Public worker discussions mention past paychecks and “previous pay history” in connection with upsers.com, but exact signed-in access should be confirmed inside the employee portal or through workplace payroll support.
Is Paperless Direct Deposit the same as paycheck history?
No. Public results show a UPSers “Paperless Direct Deposit” path, but direct deposit controls where pay is sent. Paycheck history is about viewing past pay statements.
Should I follow Reddit instructions to view pay stubs?
Use Reddit only as context. Older comments may include setup details or menu paths, but they are not current UPS payroll documentation and may not apply to every employee.
Is UPS.com profile access the same as UPSers payroll access?
No. UPS.com is focused on shipping, tracking, pickup, delivery and customer-profile activity. UPSers is the employee portal route.
Can a credit union payroll guide tell me where to view UPS paycheck history?
Not reliably. A credit-union guide may help with direct deposit or payroll deduction setup for that institution, but it should not be treated as UPSers payroll-history documentation.
What if my old paychecks disappeared after an update?
Check the signed-in employee route first. If the past-pay history link or records are missing, use workplace payroll support or the internal help route available to you rather than relying on public comments.
Can I ask Reddit about a paycheck problem?
You can read worker experiences, but do not post pay-stub screenshots, employee IDs, bank details, tax forms or paycheck amounts.

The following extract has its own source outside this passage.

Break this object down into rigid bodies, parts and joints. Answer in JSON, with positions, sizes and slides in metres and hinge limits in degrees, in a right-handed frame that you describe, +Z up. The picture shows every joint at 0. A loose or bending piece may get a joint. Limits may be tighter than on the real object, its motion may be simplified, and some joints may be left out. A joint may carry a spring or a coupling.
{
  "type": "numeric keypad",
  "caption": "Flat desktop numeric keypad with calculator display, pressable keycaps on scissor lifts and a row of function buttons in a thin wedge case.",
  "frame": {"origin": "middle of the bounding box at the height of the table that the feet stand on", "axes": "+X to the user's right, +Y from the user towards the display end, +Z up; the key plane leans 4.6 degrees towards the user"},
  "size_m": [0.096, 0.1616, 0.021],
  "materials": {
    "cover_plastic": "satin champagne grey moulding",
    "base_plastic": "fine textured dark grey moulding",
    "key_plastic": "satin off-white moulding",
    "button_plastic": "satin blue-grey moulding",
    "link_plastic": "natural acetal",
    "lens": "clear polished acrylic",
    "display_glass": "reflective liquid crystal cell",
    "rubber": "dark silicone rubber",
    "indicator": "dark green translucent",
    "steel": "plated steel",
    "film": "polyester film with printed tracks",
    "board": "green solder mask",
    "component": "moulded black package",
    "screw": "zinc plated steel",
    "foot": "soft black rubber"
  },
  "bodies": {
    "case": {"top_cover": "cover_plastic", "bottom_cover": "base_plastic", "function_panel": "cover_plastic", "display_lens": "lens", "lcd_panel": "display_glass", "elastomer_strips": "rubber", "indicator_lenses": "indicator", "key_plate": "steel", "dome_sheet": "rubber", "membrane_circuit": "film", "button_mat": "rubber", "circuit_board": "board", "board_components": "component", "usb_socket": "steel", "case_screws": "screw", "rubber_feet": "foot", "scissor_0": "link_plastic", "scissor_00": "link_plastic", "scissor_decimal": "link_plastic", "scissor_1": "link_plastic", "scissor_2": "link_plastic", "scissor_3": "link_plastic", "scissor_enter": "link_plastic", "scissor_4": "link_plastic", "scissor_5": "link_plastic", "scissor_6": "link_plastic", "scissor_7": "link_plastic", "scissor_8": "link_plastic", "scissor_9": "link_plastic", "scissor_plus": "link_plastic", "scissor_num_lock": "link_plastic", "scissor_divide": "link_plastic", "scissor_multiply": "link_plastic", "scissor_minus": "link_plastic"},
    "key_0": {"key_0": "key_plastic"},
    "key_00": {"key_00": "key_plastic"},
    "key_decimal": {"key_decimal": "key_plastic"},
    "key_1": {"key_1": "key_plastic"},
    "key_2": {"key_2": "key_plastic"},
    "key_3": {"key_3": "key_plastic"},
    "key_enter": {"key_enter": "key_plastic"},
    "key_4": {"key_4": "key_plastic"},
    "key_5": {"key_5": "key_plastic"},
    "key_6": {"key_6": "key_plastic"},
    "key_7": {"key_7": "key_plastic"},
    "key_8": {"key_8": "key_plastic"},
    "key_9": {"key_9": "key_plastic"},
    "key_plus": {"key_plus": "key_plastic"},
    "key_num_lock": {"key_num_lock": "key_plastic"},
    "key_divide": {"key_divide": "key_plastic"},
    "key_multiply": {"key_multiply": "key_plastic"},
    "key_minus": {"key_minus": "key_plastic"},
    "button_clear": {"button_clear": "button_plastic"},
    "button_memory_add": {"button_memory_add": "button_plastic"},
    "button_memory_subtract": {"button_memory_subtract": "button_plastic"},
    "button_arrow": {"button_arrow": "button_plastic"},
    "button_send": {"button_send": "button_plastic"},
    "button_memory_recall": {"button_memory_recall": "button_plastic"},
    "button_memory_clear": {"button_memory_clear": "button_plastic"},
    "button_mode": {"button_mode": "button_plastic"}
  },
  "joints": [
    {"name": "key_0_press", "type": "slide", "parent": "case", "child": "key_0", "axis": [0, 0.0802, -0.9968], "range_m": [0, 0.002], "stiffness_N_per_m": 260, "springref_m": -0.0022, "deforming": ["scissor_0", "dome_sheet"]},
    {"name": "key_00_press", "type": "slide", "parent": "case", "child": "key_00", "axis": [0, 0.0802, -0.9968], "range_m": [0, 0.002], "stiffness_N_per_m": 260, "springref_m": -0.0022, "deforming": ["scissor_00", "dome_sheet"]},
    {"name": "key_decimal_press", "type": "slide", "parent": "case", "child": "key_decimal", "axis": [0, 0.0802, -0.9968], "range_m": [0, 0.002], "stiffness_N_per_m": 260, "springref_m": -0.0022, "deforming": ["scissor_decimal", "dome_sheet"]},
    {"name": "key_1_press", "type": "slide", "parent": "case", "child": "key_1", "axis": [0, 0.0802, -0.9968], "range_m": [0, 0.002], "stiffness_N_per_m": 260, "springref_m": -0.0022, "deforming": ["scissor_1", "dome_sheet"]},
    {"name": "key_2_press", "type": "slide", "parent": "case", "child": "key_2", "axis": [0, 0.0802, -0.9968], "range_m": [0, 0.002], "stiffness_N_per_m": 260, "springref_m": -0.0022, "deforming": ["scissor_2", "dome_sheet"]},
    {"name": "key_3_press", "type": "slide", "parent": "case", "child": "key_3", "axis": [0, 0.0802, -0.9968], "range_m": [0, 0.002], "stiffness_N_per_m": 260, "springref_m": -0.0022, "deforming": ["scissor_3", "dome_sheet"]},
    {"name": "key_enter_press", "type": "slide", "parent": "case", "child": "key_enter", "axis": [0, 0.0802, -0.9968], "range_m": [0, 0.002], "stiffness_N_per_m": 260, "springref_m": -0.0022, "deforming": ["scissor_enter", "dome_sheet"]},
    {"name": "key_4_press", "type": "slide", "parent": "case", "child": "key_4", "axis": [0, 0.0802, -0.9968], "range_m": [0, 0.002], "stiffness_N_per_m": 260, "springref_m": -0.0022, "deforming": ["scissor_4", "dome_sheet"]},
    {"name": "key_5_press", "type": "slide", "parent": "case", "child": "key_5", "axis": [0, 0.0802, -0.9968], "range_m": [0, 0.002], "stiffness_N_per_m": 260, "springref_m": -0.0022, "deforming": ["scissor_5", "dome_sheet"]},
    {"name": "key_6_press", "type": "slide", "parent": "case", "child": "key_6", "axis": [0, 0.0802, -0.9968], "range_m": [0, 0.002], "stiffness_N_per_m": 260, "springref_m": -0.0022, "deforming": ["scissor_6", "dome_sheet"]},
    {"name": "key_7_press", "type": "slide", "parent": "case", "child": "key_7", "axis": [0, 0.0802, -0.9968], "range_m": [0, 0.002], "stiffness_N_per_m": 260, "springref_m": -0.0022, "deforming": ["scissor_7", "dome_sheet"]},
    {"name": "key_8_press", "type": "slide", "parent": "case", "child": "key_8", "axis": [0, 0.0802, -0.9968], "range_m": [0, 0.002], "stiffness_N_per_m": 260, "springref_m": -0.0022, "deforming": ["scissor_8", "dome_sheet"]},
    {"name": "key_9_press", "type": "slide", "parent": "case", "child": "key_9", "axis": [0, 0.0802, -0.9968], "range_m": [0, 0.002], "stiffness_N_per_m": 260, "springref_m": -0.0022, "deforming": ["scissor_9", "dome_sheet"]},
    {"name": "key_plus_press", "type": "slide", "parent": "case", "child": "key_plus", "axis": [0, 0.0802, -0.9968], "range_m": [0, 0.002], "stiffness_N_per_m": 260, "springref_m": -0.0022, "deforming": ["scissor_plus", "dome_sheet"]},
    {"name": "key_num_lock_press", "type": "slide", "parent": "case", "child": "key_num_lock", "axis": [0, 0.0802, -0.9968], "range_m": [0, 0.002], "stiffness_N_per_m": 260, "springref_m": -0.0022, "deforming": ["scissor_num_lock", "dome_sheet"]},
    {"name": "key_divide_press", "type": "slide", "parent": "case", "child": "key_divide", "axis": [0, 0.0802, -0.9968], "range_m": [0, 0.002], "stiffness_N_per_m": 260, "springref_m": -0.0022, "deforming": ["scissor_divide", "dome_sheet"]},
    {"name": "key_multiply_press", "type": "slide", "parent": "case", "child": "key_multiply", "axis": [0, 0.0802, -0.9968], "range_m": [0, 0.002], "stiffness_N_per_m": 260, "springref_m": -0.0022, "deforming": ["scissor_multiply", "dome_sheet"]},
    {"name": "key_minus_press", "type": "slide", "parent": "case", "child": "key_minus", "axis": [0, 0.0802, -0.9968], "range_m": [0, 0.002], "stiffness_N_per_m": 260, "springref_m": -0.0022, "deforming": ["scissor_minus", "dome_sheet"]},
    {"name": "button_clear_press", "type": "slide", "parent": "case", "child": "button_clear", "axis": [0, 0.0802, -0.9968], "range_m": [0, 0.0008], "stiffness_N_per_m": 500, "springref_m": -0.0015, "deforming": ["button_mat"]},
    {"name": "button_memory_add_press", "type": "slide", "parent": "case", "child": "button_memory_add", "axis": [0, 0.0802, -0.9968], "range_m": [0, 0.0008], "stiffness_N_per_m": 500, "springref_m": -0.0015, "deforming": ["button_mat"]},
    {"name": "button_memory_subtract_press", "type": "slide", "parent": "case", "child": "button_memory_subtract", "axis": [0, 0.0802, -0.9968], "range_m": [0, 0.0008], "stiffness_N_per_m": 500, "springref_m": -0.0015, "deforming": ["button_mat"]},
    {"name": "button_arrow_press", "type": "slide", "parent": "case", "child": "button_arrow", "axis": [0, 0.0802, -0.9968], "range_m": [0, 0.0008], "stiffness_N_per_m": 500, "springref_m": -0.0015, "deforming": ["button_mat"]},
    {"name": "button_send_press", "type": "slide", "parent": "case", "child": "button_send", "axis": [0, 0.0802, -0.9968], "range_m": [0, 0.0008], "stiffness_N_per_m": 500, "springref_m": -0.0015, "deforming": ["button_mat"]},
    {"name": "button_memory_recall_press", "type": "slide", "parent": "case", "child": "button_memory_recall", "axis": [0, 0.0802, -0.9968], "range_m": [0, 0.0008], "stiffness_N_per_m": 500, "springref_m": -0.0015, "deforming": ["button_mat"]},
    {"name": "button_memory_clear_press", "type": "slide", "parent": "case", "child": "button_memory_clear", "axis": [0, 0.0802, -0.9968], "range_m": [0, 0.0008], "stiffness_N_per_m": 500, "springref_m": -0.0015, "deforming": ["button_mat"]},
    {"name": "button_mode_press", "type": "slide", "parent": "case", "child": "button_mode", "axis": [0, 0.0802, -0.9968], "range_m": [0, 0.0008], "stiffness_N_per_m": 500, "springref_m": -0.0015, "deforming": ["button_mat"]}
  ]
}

Use authorized payroll support for account-specific problems.
What is the safest source for paycheck history?
The safest source is the signed-in employee payroll route or workplace payroll support. Public search results can help find the starting point, but they cannot verify personal pay records.
For UPSers paycheck history, keep the lanes separate: UPSers for employee access, UPS.com for customer-profile activity, Reddit for context only, and payroll support for account-specific pay records.